When a master node fails in Elasticsearch, the remaining master-eligible nodes will elect a new master. If data nodes fail, Elasticsearch will automatically reallocate shards and their replicas to healthy nodes, provided there are enough nodes and replicas configured.

Monitoring and Alerting

Automated failover is only as good as the monitoring that triggers it. Implement comprehensive monitoring for:

Elasticsearch Cluster Health: Use Elasticsearch’s `_cluster/health` API to check status (green, yellow, red) and node counts.
MySQL Replication Status: Monitor `SHOW SLAVE STATUS` on replicas.
Orchestrator Health: Ensure Orchestrator itself is running and healthy.
Application Connectivity: Monitor WordPress’s ability to connect to its database and Elasticsearch.
Linode Resource Utilization: CPU, RAM, Disk I/O, Network on all nodes.

Tools like Prometheus with Alertmanager, Datadog, or Nagios are essential. Set up alerts for critical conditions, such as:

Elasticsearch cluster status is red or yellow.
MySQL replication lag exceeds a threshold or replication is stopped.
Orchestrator reports an issue or fails to perform a failover.
High resource utilization on critical nodes.

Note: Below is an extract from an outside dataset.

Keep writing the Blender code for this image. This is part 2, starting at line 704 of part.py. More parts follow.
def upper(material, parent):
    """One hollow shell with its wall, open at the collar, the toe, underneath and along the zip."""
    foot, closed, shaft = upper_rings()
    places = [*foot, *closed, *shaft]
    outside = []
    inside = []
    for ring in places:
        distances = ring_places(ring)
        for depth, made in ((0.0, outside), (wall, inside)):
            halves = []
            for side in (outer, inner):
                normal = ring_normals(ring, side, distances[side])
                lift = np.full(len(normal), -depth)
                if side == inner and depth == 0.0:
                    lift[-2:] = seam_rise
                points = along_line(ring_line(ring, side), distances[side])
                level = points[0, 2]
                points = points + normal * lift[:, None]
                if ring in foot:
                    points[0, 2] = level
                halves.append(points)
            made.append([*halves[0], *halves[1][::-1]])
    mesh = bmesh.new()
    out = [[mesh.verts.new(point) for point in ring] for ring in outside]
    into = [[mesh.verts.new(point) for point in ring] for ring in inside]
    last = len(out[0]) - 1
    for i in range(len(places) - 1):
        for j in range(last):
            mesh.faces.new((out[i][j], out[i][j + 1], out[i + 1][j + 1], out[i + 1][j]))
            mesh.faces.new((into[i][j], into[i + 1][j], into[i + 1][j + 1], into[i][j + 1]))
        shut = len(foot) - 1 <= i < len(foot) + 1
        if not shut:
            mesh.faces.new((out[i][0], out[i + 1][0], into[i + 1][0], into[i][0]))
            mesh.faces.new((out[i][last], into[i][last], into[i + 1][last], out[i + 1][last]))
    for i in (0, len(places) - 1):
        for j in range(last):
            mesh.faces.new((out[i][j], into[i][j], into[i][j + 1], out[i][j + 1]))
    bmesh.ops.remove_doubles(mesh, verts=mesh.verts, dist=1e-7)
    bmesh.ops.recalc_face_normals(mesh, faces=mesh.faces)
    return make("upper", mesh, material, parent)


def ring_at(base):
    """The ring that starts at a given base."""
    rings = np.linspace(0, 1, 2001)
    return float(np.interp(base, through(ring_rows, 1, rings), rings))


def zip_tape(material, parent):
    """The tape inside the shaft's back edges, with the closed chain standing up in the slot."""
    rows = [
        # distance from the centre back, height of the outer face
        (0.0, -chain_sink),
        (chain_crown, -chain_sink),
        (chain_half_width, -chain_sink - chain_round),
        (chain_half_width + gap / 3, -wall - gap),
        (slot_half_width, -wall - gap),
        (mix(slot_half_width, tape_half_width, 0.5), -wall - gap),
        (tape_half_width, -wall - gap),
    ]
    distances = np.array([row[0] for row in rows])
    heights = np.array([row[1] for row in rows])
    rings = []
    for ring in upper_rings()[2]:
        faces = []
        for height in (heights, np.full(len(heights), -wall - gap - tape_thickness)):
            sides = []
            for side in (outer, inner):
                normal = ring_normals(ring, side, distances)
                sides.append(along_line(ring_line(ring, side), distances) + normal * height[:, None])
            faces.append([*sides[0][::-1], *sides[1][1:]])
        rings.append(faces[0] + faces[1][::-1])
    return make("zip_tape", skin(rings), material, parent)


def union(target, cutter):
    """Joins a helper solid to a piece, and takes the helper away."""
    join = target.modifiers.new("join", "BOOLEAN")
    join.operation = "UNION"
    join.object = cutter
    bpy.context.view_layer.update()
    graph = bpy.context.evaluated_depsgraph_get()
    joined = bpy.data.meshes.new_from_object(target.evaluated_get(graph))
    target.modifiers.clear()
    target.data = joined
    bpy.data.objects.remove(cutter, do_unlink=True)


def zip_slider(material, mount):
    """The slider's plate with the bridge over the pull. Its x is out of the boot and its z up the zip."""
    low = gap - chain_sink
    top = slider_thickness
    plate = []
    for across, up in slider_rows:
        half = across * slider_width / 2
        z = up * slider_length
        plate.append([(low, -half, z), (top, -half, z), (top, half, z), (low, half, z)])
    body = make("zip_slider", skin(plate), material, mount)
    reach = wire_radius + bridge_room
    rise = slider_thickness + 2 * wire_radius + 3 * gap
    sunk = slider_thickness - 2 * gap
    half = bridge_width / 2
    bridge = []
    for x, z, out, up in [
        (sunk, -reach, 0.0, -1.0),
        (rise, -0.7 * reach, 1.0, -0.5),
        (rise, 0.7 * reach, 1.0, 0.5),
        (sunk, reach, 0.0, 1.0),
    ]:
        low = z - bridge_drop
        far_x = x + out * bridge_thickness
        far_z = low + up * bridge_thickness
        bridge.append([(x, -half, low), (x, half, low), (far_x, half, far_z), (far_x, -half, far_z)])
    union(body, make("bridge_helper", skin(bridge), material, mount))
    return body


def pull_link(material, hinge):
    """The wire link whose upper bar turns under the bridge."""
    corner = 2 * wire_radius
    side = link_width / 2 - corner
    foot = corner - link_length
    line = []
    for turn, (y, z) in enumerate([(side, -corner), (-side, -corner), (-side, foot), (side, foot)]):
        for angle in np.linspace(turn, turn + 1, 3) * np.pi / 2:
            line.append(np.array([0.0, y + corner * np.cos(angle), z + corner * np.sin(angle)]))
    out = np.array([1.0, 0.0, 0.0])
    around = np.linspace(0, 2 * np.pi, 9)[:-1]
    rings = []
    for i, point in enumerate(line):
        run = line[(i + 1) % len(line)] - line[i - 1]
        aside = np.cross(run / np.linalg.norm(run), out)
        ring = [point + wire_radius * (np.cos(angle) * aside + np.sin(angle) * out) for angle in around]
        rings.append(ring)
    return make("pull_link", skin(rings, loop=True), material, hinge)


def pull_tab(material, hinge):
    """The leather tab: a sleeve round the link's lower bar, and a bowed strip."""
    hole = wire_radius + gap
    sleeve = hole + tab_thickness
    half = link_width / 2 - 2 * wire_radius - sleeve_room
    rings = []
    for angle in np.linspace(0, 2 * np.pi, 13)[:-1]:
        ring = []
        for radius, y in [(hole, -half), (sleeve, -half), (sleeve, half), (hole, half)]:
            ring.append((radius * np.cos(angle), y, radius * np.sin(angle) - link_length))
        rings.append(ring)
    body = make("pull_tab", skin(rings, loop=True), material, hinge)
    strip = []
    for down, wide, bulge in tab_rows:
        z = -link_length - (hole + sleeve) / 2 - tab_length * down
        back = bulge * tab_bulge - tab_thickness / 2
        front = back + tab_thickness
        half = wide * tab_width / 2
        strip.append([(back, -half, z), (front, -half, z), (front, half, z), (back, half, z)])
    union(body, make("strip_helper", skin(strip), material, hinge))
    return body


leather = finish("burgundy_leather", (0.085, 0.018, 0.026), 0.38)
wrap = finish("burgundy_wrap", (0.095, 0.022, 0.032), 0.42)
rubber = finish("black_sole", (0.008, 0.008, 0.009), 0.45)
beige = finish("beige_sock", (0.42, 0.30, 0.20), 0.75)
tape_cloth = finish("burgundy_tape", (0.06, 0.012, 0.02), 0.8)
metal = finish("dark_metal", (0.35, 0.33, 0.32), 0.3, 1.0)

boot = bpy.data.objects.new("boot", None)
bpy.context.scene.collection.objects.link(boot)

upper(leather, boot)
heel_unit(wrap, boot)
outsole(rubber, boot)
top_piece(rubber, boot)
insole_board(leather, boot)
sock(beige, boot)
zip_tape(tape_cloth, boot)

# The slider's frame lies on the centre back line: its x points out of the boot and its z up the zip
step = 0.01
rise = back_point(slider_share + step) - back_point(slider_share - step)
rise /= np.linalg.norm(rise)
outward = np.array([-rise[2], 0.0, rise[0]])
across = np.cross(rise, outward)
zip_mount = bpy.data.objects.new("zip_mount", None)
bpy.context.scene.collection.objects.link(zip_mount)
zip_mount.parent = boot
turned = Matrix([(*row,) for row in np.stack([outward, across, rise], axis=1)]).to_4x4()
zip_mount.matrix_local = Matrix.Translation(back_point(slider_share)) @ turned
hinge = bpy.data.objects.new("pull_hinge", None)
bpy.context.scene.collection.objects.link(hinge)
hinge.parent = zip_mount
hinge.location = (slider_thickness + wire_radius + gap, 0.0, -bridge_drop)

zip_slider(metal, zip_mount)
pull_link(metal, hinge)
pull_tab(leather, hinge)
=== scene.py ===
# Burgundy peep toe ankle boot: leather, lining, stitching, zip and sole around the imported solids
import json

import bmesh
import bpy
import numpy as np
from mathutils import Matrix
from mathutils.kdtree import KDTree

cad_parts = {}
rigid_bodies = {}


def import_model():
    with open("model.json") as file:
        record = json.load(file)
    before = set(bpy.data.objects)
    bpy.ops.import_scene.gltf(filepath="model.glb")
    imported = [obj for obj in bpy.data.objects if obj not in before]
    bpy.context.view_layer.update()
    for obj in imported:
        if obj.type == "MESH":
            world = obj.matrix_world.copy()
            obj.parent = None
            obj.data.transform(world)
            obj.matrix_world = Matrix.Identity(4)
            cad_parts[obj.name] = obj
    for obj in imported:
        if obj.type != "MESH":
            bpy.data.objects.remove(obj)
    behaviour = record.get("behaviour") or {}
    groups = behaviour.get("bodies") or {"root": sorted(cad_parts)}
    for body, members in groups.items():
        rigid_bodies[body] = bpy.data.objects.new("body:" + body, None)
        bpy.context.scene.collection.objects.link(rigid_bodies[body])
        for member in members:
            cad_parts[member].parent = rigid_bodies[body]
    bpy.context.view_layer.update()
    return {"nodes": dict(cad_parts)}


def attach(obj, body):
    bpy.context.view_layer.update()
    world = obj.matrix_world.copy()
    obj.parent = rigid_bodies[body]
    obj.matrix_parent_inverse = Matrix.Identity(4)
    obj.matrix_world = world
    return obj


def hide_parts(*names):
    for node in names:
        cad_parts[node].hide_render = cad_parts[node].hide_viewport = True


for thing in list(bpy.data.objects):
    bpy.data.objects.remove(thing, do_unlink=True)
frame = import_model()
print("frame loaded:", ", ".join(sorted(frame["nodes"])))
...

Testing Your Failover Strategy

Regularly test your failover procedures. This is non-negotiable for production systems. Simulate failures:

Stop the MySQL primary process.
Reboot an Elasticsearch master node.
Simulate network partitions.

Verify that the automated failover mechanisms trigger correctly, the application reconnects successfully, and data integrity is maintained. Document the entire process and the results of your tests.